====== Recorded data
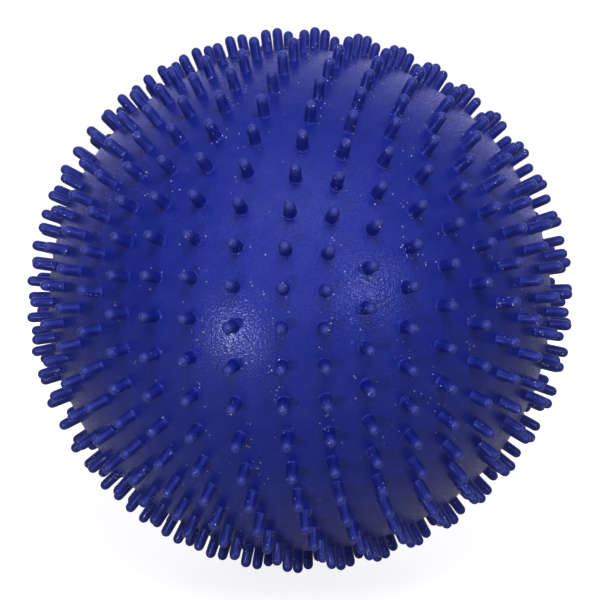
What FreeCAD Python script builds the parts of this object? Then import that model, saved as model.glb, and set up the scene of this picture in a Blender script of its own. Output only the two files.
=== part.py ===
import FreeCAD, Part
import math
import os
from FreeCAD import Vector

# Massage ball: a hollow ball of soft PVC whose skin carries rings of moulded pins, blown up
# through a stoppered valve.
# Millimetres and degrees, +Z up, origin at the centre of the ball.
# The rings of pins run round the X axis. The mould parts at X = 0, and the valve is at the -X pole.
# Latitude is the angle from the parting plane, longitude the angle round X from the front, -Y.

# ---- ball and pins ----
tip_diameter = 200.0          # across the tips of opposite pins
pin_length = 8.0              # how far a pin stands out of the skin
pin_root_diameter = 4.0
pin_tip_diameter = 3.5
pin_sides = 6                 # a round pin drawn with six flats, because there are hundreds
wall = 2.0                    # skin of the blown-up ball

# ---- rings of pins, as angles seen from the centre ----
first_ring = 4.35             # latitude of the rings beside the parting line
ring_pitch = 8.05             # from one ring to the next
pin_pitch = 7.7               # from pin to pin along a ring
rows_in_line = 3              # rings from the parting line whose pins stand in straight rows
blind_half_gap = 1.4          # extra space after the first ring of the half without a valve
blind_half_clocking = 2.3     # longitude of the front row on each half
valve_half_clocking = 3.5

# ---- valve ----
seat_diameter = 12.0          # moulded-in valve seat
seat_depth = 10.0             # from the skin's outside to the seat's inner end
collar_diameter = 15.0        # collar that keys the seat into the boss
collar_thickness = 1.6
collar_inset = 5.0            # from the skin's outside to the collar's outer face
bore_mouth_diameter = 6.0     # the bore narrows inwards and the stopper wedges in it
bore_inner_diameter = 5.0
boss_wall = 2.2               # soft PVC round the seat
land_margin = 1.5             # bare skin between the valve and the first pins
stopper_head_diameter = 10.0
stopper_head_thickness = 1.2
stopper_nose = 2.0            # how far the stopper's nose stands out of the seat, inside the ball
stopper_core_diameter = 2.2   # blind hole up the shank, which lets it squeeze into the bore
head_round = 0.4
notch_diameter = 6.0          # scoop beside the head for a fingernail
notch_reach = 1.6             # how far the scoop reaches past the head's rim

# ---- clearances ----
bore_clearance = 0.06         # radial, stopper shank in the seat
head_clearance = 0.35         # radial, stopper head in its recess
head_seating = 0.1            # under the stopper head

# ---- worked out from the above ----
tip_radius = tip_diameter / 2
skin_radius = tip_radius - pin_length
cavity_radius = skin_radius - wall
pin_root_sink = wall / 2
recess_radius = stopper_head_diameter / 2 + head_clearance
recess_depth = stopper_head_thickness + head_seating
seat_inner_x = -(skin_radius - seat_depth)
collar_x = -(skin_radius - collar_inset)
boss_radius = collar_diameter / 2 + boss_wall
land_radius = boss_radius + land_margin
bore_taper = (bore_mouth_diameter - bore_inner_diameter) / 2 / (seat_depth - recess_depth)
# The skin curves away from the pole, so the recess floor is set from the skin at the recess rim.
recess_floor_x = -(math.sqrt(skin_radius ** 2 - recess_radius ** 2) - recess_depth)

ORIGIN = Vector(0, 0, 0)
X_AXIS = Vector(1, 0, 0)
Z_AXIS = Vector(0, 0, 1)


def turned(points):
    """Solid of revolution about X from (x, radius) points, closed along the axis."""
    outline = [Vector(x, radius, 0) for x, radius in points]
    face = Part.Face(Part.makePolygon(outline + outline[:1]))
    return face.revolve(ORIGIN, X_AXIS, 360)


def cylinder(radius, x_from, x_to):
    """Cylinder about X between two places along it."""
    return Part.makeCylinder(radius, x_to - x_from, Vector(x_from, 0, 0), X_AXIS)


def tapered_pin():
    """One pin standing out along -Y, from the middle of the wall to its tip."""
    def flats(radius, height):
        turns = [2 * math.pi * side / pin_sides for side in range(pin_sides)]
        return [Vector(radius * math.cos(t), -height, radius * math.sin(t)) for t in turns]

    root = flats(pin_root_diameter / 2, skin_radius - pin_root_sink)
    tip = flats(pin_tip_diameter / 2, tip_radius)
    outlines = [root, tip]
    for side in range(pin_sides):
        after = (side + 1) % pin_sides
        outlines.append([root[side], root[after], tip[after], tip[side]])
    faces = [Part.Face(Part.makePolygon(points + points[:1])) for points in outlines]
    pin = Part.Solid(Part.Shell(faces))
    return pin if pin.Volume > 0 else pin.reversed()


def pins_in_ring(latitude):
    """How many pins go round a ring at this latitude."""
    return max(1, round(360 * math.cos(math.radians(latitude)) / pin_pitch))


def ring_latitudes(extra_gap):
    """Latitudes of one half's rings, from the parting line to the pole."""
    latitudes = [first_ring]
    while latitudes[-1] + ring_pitch < 90:
        gap = extra_gap if len(latitudes) == 1 else 0
        latitudes.append(latitudes[-1] + ring_pitch + gap)
    return [latitude for latitude in latitudes if latitude < 90]


def half_of_pins(side, extra_gap, clocking, bare_radius=0.0):
    """All pins on one side of the parting plane, apart from those within bare_radius of the pole."""
    pin = tapered_pin()
    pins = []
    for ring, latitude in enumerate(ring_latitudes(extra_gap)):
        if skin_radius * math.cos(math.radians(latitude)) - pin_root_diameter / 2 < bare_radius:
            continue
        in_line = ring < rows_in_line
        count = pins_in_ring(first_ring if in_line else latitude)
        stagger = 0.0 if in_line or ring % 2 == 0 else 0.5
        for number in range(count):
            longitude = clocking + 360 * (number + stagger) / count
            placed = pin.copy()
            placed.rotate(ORIGIN, Z_AXIS, side * latitude)
            placed.rotate(ORIGIN, X_AXIS, -longitude)
            pins.append(placed)
    return pins


def half_skin(side, pins):
    """One moulded half: half a hollow ball with its pins grown out of it."""
    pole = Vector(side, 0, 0)
    outside = Part.makeSphere(skin_radius, ORIGIN, pole, 0, 90, 360)
    return outside.multiFuse(pins).cut(Part.makeSphere(cavity_radius, ORIGIN, pole))


def seat_body():
    """The valve seat's outside, with the collar that keys it into the boss."""
    barrel = cylinder(seat_diameter / 2, recess_floor_x, seat_inner_x)
    collar = cylinder(collar_diameter / 2, collar_x, collar_x + collar_thickness)
    return barrel.fuse(collar)


def tapered_shank(clearance, x_from, x_to):
    """Taper of the valve bore between two places along X, made smaller all round by a clearance."""
    def radius(x):
        return bore_mouth_diameter / 2 - bore_taper * (x - recess_floor_x) - clearance

    return turned([(x_from, 0), (x_from, radius(x_from)), (x_to, radius(x_to)), (x_to, 0)])


def make_valve_seat():
    """Harder PVC bush, open right through, whose tapered bore holds the stopper."""
    past = 1.0
    return seat_body().cut(tapered_shank(0, recess_floor_x - past, seat_inner_x + past))


def make_skin():
    """The one-piece soft skin: both halves, the valve boss inside, and the recess for the stopper."""
    blind = half_skin(1, half_of_pins(1, blind_half_gap, blind_half_clocking))
    valved = half_skin(-1, half_of_pins(-1, 0.0, valve_half_clocking, land_radius))
    boss = cylinder(boss_radius, -cavity_radius, seat_inner_x)
    boss = boss.common(Part.makeSphere(skin_radius - pin_root_sink))
    recess = cylinder(recess_radius, -tip_radius, recess_floor_x)
    notch = Part.makeSphere(notch_diameter / 2)
    notch.translate(Vector(recess_floor_x - notch_diameter / 2 + head_seating, 0,
                           stopper_head_diameter / 2 + notch_reach - notch_diameter / 2))
    valved = valved.fuse(boss).cut(recess.fuse([notch, seat_body()]))
    return blind.fuse(valved)


def make_stopper():
    """Pull-out stopper: flat head with a rounded rim and a tapered, cored shank."""
    under_head_x = recess_floor_x - head_seating
    nose_x = seat_inner_x + stopper_nose
    head = cylinder(stopper_head_diameter / 2, under_head_x - stopper_head_thickness, under_head_x)
    rim = [edge for edge in head.Edges if isinstance(edge.Curve, Part.Circle)]
    head = head.makeFillet(head_round, rim)
    core = cylinder(stopper_core_diameter / 2, under_head_x, nose_x)
    return head.fuse(tapered_shank(bore_clearance, under_head_x, nose_x)).cut(core)


def main():
    os.makedirs("parts", exist_ok=True)
    parts = {
        "pinned_skin": make_skin(),
        "valve_seat": make_valve_seat(),
        "stopper": make_stopper(),
    }
    for name, shape in parts.items():
        solid = shape.Solids[0] if len(shape.Solids) == 1 else shape
        print(name, "solids", len(shape.Solids), "valid", shape.isValid(),
              "volume cm3 %.2f" % (shape.Volume / 1000))
        solid.exportStep("parts/%s.step" % name)


main()
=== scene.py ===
# %% [markdown]
# # A massage ball with moulded pins
# This lesson dresses a hollow ball of soft PVC, 200 mm across its pin tips. The solid model
# already holds its pieces: the skin with its pins, the valve seat and the stopper.
# Blender could start from nothing, but then the looks and the solids would drift apart.
# So the solid model is loaded first, and what is made here is placed by its sizes.

# %% Load the solid model
import math

import bmesh
import bpy
from mathutils import Matrix, Vector


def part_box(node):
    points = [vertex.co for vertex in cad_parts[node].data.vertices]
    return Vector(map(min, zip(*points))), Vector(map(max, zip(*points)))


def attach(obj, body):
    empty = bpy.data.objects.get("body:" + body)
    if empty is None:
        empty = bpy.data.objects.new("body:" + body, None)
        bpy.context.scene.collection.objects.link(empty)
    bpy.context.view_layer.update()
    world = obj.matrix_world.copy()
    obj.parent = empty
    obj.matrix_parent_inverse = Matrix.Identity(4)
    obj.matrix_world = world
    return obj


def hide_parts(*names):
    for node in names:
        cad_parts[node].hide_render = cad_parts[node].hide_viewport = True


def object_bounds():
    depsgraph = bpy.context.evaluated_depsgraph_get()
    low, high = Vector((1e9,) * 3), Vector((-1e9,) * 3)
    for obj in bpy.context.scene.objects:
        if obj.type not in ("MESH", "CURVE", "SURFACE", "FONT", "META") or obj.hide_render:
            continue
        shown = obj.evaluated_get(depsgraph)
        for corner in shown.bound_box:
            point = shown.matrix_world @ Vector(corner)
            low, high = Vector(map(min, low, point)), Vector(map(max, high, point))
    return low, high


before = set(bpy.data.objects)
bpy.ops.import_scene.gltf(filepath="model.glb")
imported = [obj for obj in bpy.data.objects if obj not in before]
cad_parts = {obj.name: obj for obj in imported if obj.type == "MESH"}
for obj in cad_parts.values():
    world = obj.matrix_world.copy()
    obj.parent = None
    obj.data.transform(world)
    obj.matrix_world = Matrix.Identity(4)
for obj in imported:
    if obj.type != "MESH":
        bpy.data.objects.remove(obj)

cad_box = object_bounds()
print("solid model's box, mm:", [round(1000 * side, 1) for corner in cad_box for side in corner])

# %% [markdown]
# ## The sizes that everything follows
# A moulder's drawing of this ball has few sizes: the ball, its wall, one pin, and the angles
# between the rings of pins. Everything else follows from them. The rings run round the X axis.
# Latitude is the angle from the mould's parting plane at X = 0, and longitude the angle round X,
# from the front, -Y. The valve is at the -X pole, and its sizes are read from the solid model.

# %% Driving sizes, in metres and degrees
MM = 0.001
tip_radius = 100 * MM
skin_radius = 92 * MM
cavity_radius = 90 * MM
same_place = 0.01 * MM          # corners closer than this to a place count as lying there
weld_distance = 0.001 * MM      # corners closer than this to each other become one

first_ring = 4.35               # latitude of the rings beside the parting line
ring_pitch = 8.05
pin_pitch = 7.7                 # from pin to pin along a ring
rows_in_line = 3                # rings on each side whose pins stand in straight rows
blind_half_gap = 1.4            # extra space after the first ring of the half with no valve
blind_half_clocking = 2.3       # longitude of each half's front row
valve_half_clocking = 3.5

seat_low, seat_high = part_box("valve_seat")
_, stopper_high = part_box("stopper")
print("valve seat from", round(seat_low.x / MM, 2), "to", round(seat_high.x / MM, 2), "mm")

# %% [markdown]
# ## The camera
# The ball is seen from a little above level and from 17 degrees round towards its blind pole,
# about half a metre from its centre. A longer lens from further back would flatten the fan of
# pins, so the distance comes first, and the focal length is worked out to fill the frame.

# %% Camera
camera_azimuth = 17.3
camera_elevation = 7.5
camera_distance = 5.61 * skin_radius
share_of_frame = 0.912          # the ball's width over the frame's width


def from_camera_side(azimuth, elevation):
    """Direction from the ball towards a place at this azimuth and elevation, in degrees."""
    turn, tilt = math.radians(azimuth), math.radians(elevation)
    level = math.cos(tilt)
    return Vector((math.sin(turn) * level, -math.cos(turn) * level, math.sin(tilt)))


towards_camera = from_camera_side(camera_azimuth, camera_elevation)
camera_data = bpy.data.cameras.new("camera")
camera = bpy.data.objects.new("camera", camera_data)
bpy.context.scene.collection.objects.link(camera)
camera.location = towards_camera * camera_distance
camera.rotation_euler = (-towards_camera).to_track_quat("-Z", "Y").to_euler()
outline_slope = math.tan(math.asin(tip_radius / camera_distance))
camera_data.lens = camera_data.sensor_width / 2 * share_of_frame / outline_slope
camera_data.clip_start = 0.01
bpy.context.scene.camera = camera
print("lens", round(camera_data.lens, 1), "mm at", round(camera_distance, 3), "m")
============
Problem details — Restate the listing exactly, starting at its first line and ending at the line where "# Latitude is the angle from the parting" occurs; include both and no other lines.

Result of this task —
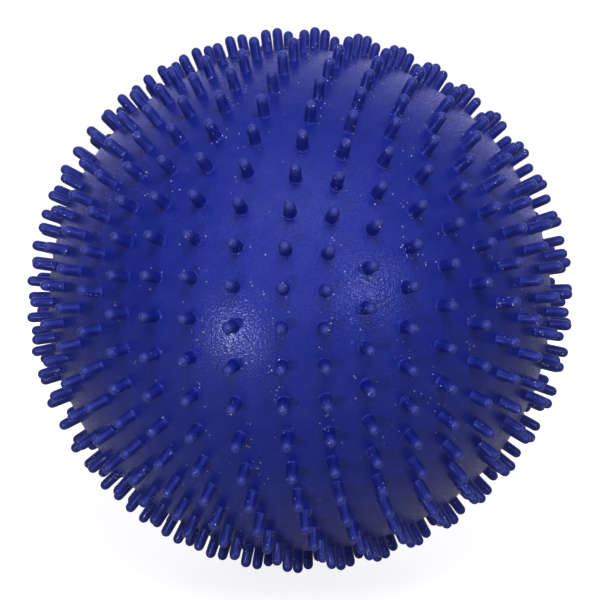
What FreeCAD Python script builds the parts of this object? Then import that model, saved as model.glb, and set up the scene of this picture in a Blender script of its own. Output only the two files.
=== part.py ===
import FreeCAD, Part
import math
import os
from FreeCAD import Vector

# Massage ball: a hollow ball of soft PVC whose skin carries rings of moulded pins, blown up
# through a stoppered valve.
# Millimetres and degrees, +Z up, origin at the centre of the ball.
# The rings of pins run round the X axis. The mould parts at X = 0, and the valve is at the -X pole.
# Latitude is the angle from the parting plane, longitude the angle round X from the front, -Y.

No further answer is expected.